- Born: Deira, Northumbria
- Died: Howden, Yorkshire
- Venerated in: Catholic Church
- Feast: 18 June

= Osana =

Northumbrian princess and saint

Osana was a Northumbrian princess, whose local following as a saint developed informally after her death, though she was never officially canonised. Centuries after her death, she was described by the Norman-Welsh chronicler Giraldus Cambrensis (died 1223) as the sister of King Osred I of Northumbria, which would make her the daughter of King Aldfrith of Northumbria. Osana was depicted by Giraldus as inflicting a miraculous flagellation from her grave in Howden, Yorkshire, upon a concubine of the priest of the collegiate church there, a moral tale intended to inculcate clerical celibacy. Celibacy of the Anglo-Saxon clergy was not expected in Osana's time; when it began to be enforced from the top at even the higher levels, with Archbishop Anselm's council of London, 1102, it continued to be resisted in Britain, though it was a central objective of Gregorian reform.

Giraldus records
"In the north of England beyond the Humber, in the church of Hovedene, the concubine of the rector incautiously sat down on the tomb of St.

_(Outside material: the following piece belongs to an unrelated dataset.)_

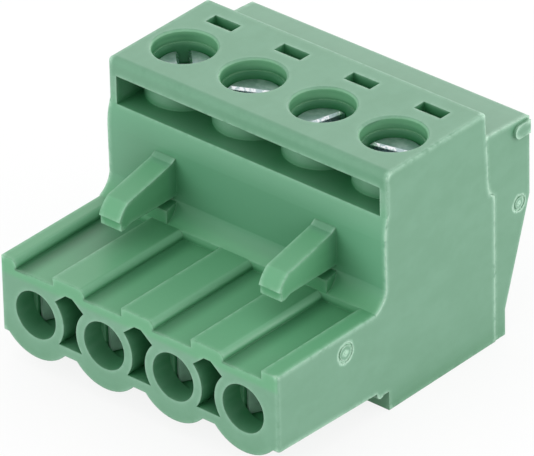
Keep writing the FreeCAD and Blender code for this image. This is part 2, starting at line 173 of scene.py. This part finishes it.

Osana, sister of king Osred, which projected like a wooden seat; on wishing to retire, she could not be removed, until the people came to her assistance; her clothes were rent, her body was laid bare, and severely afflicted with many strokes of discipline, even till the blood flowed; nor did she regain her liberty, until by many tears and sincere repentance she had showed evident signs of compunction."
There had been no previous record of Osana.
On the authority of Giraldus Cambrensis, the Bollandists named 18 June a feast for Osana.